Years back when I plotted Navajo Blood I knew that I wanted to write this novel, as it gave me the opportunity to explore Kit Carson—family man, patriot, warrior, but also a soldier who had a difficult task to complete that he didn’t want to do—and that was to wage war against the Navajos, who were his friends). The plot also gives me the freedom to explore the Navajo culture and lifeway and more, the tragical events that ultimately led to the end of their days of freedom.
But then …
With the publication of Sand Creek and the Tragic End of a Lifeway (University of Oklahoma Press) now racing toward the stated March 12, 2020 date, that I would be confronted with the fact that I had zero nonfiction Indian wars books on my radar. How could this be? The Indian wars have been my freelance writing life (other than increasing move into the era of the golden age of cinema). I began to rethink Kit Carson. Could Navajo Blood become a nonfiction book? Yes!
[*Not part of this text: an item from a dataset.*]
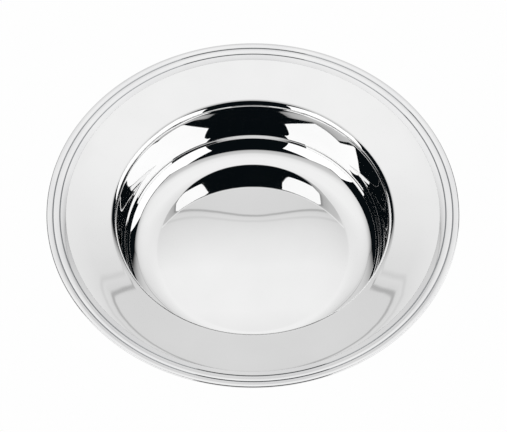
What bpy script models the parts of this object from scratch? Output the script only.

But it would be a different book as the two leading Navajo players were a warrior and his granddaughter. Could it be both fiction and nonfiction? It could be. Has this ever been done before by a writer? I don’t know. If no, this could be a marvelous challenge to a writer, and certainly one that could juice my creative mind. … If again no, is there another Kit Carson story that deals with race that grabs my interest? The answer is yes here (and I know the year range). To date the University Press of Oklahoma is lukewarm, at best, to me doing a nonfiction book on Carson. I don’t know why, for I think that it is a terrific project for me. … However, at the moment Errol & Olivia is my number 1 project. This said, the goal is to complete my archival research on Mr. Carson in the future. Will a nonfiction book on Carson be next after E&O. No, for Navajo Blood is next in line, and I will return to it while completing my research on Errol Flynn: The Defining Decade.
For the record I have a lot of Carson research already in-house.